Give the lines of the material verbatim, from the first line to the line with "corner_r = 1.2; // [1:0.1:8]", including both.

# Start of Information supplied

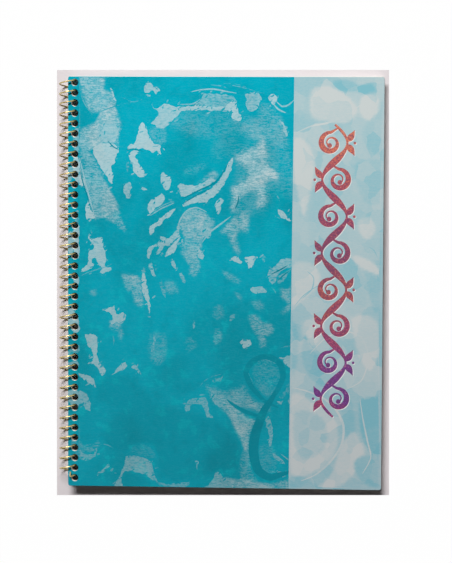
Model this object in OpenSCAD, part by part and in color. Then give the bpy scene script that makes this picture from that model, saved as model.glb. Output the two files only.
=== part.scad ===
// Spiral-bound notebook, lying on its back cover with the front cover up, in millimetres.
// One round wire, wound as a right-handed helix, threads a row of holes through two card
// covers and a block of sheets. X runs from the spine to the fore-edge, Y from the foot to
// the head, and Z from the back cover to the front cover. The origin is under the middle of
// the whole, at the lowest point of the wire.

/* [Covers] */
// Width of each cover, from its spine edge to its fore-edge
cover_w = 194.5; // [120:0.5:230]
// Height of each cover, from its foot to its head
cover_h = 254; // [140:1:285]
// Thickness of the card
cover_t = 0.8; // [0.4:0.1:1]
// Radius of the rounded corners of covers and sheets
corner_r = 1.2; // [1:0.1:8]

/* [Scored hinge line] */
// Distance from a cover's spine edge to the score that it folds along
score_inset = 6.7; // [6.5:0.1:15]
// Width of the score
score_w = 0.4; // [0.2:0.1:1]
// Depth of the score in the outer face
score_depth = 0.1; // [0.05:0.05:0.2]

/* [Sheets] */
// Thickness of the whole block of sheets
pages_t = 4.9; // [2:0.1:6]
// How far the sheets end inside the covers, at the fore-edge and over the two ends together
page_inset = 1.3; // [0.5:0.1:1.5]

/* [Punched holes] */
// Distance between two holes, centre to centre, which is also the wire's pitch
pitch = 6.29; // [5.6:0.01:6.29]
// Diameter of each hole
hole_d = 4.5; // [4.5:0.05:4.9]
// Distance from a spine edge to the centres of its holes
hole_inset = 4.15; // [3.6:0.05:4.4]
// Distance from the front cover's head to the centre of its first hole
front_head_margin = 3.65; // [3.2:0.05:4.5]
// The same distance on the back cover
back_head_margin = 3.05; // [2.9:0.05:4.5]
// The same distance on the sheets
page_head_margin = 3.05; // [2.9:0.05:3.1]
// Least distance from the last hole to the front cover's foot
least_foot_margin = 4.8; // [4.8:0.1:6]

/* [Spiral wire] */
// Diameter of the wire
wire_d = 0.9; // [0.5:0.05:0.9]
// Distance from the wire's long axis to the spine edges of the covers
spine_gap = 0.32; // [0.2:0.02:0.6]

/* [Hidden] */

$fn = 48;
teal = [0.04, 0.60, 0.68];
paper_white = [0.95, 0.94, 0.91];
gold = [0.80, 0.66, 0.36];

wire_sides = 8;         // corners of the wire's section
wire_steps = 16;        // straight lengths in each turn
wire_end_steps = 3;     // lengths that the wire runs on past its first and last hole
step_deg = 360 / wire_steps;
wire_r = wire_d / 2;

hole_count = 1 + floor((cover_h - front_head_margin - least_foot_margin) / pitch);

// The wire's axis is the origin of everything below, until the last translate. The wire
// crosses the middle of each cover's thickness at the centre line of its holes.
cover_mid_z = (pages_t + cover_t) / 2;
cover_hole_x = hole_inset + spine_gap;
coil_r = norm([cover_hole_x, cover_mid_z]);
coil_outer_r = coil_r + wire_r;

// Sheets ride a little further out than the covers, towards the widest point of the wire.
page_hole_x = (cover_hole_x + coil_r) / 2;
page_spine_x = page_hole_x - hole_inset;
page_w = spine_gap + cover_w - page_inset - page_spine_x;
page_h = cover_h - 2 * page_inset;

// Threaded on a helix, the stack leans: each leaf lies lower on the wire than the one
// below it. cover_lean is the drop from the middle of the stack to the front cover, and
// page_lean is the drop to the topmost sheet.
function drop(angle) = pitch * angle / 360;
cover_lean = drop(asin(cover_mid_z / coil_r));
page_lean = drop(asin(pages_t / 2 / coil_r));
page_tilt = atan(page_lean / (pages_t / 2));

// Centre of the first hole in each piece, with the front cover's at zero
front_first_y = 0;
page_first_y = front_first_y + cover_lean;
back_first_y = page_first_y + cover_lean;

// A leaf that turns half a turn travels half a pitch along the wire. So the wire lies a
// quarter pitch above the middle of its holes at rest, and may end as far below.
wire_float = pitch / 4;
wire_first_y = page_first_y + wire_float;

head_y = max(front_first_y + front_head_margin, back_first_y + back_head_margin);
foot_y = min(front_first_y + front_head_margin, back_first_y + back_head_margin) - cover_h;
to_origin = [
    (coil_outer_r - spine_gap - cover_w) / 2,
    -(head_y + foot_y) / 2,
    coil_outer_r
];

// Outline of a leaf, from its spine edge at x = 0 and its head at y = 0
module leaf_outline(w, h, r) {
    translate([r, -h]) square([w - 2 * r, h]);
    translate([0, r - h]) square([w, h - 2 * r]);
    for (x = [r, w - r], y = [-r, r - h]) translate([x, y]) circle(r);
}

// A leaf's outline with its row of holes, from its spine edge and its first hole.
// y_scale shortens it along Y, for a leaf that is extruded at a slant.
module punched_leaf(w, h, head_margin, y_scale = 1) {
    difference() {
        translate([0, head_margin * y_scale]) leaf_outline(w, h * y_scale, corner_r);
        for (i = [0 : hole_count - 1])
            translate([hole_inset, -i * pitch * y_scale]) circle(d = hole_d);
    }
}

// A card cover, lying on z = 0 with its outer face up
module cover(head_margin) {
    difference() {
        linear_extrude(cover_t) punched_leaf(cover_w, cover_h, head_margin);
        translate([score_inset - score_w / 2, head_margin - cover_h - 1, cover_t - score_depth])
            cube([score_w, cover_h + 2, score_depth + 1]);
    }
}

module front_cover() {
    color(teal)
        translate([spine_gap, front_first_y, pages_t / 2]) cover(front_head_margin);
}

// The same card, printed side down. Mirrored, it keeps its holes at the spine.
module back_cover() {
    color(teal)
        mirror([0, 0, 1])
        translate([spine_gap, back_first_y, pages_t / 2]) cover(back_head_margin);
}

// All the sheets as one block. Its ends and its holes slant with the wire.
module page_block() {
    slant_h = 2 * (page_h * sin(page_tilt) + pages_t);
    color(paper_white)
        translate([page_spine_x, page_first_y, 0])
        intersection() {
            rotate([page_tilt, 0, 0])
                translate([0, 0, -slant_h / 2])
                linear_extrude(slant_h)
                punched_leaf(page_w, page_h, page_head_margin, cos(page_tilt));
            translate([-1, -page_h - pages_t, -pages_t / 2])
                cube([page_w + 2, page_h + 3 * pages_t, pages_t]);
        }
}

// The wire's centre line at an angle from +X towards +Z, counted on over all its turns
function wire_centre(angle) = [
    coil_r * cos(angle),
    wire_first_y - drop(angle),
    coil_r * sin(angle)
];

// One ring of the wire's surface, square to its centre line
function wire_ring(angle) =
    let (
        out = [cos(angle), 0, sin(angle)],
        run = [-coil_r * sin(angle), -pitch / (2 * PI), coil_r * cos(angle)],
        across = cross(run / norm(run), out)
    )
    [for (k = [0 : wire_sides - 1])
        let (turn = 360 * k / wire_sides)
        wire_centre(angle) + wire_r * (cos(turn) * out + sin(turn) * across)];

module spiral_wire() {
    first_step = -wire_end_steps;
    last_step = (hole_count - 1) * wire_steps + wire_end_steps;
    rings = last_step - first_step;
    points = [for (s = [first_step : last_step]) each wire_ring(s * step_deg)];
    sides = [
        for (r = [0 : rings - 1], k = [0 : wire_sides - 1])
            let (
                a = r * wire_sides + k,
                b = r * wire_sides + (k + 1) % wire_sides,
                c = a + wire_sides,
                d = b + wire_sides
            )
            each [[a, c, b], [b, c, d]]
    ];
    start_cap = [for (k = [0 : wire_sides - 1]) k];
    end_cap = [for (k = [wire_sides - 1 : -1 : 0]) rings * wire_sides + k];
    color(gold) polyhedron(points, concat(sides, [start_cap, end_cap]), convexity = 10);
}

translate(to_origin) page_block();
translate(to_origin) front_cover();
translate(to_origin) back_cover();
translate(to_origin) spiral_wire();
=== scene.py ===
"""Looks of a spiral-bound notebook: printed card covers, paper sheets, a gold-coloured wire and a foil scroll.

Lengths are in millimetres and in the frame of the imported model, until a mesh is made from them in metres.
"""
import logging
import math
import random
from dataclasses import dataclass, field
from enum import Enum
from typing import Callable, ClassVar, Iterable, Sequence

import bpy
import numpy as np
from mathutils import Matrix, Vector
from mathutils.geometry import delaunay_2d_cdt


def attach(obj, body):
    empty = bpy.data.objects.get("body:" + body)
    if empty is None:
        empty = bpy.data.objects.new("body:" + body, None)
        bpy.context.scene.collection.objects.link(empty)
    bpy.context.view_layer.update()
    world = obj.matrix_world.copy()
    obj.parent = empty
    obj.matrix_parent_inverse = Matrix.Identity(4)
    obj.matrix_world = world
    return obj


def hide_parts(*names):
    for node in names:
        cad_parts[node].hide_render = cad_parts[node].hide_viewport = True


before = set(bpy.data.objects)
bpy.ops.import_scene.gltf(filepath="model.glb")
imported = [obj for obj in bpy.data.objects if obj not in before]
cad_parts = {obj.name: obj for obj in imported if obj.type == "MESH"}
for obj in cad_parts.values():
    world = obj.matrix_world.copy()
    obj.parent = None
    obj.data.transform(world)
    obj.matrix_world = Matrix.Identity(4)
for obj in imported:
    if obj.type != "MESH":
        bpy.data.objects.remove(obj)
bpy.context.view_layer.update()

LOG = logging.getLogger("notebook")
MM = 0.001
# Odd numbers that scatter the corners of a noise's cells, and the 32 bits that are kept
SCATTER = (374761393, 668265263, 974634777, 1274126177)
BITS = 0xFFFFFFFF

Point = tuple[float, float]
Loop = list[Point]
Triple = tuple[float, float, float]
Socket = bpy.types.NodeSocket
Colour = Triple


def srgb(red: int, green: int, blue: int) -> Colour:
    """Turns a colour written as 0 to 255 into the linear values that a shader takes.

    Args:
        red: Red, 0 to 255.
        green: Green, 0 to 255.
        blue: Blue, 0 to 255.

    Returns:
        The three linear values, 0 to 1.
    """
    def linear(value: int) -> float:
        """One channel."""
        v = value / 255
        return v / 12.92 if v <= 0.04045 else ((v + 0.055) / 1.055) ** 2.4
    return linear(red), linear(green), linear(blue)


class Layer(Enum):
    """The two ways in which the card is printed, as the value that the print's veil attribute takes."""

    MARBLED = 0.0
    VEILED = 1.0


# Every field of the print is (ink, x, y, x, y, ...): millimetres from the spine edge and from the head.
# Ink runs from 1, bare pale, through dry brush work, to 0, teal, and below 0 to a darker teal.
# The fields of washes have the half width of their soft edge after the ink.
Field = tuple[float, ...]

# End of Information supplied

▸ Solution below
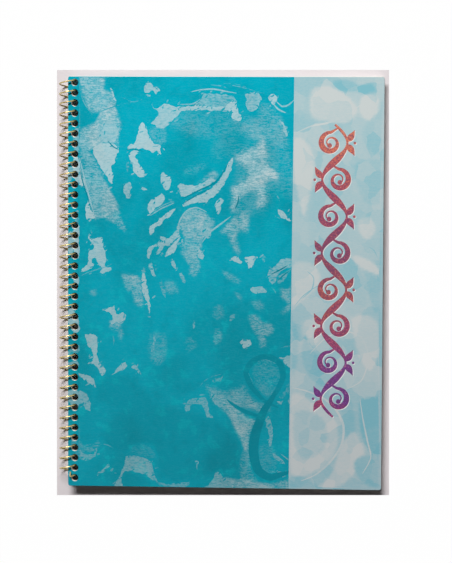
Model this object in OpenSCAD, part by part and in color. Then give the bpy scene script that makes this picture from that model, saved as model.glb. Output the two files only.
=== part.scad ===
// Spiral-bound notebook, lying on its back cover with the front cover up, in millimetres.
// One round wire, wound as a right-handed helix, threads a row of holes through two card
// covers and a block of sheets. X runs from the spine to the fore-edge, Y from the foot to
// the head, and Z from the back cover to the front cover. The origin is under the middle of
// the whole, at the lowest point of the wire.

/* [Covers] */
// Width of each cover, from its spine edge to its fore-edge
cover_w = 194.5; // [120:0.5:230]
// Height of each cover, from its foot to its head
cover_h = 254; // [140:1:285]
// Thickness of the card
cover_t = 0.8; // [0.4:0.1:1]
// Radius of the rounded corners of covers and sheets
corner_r = 1.2; // [1:0.1:8]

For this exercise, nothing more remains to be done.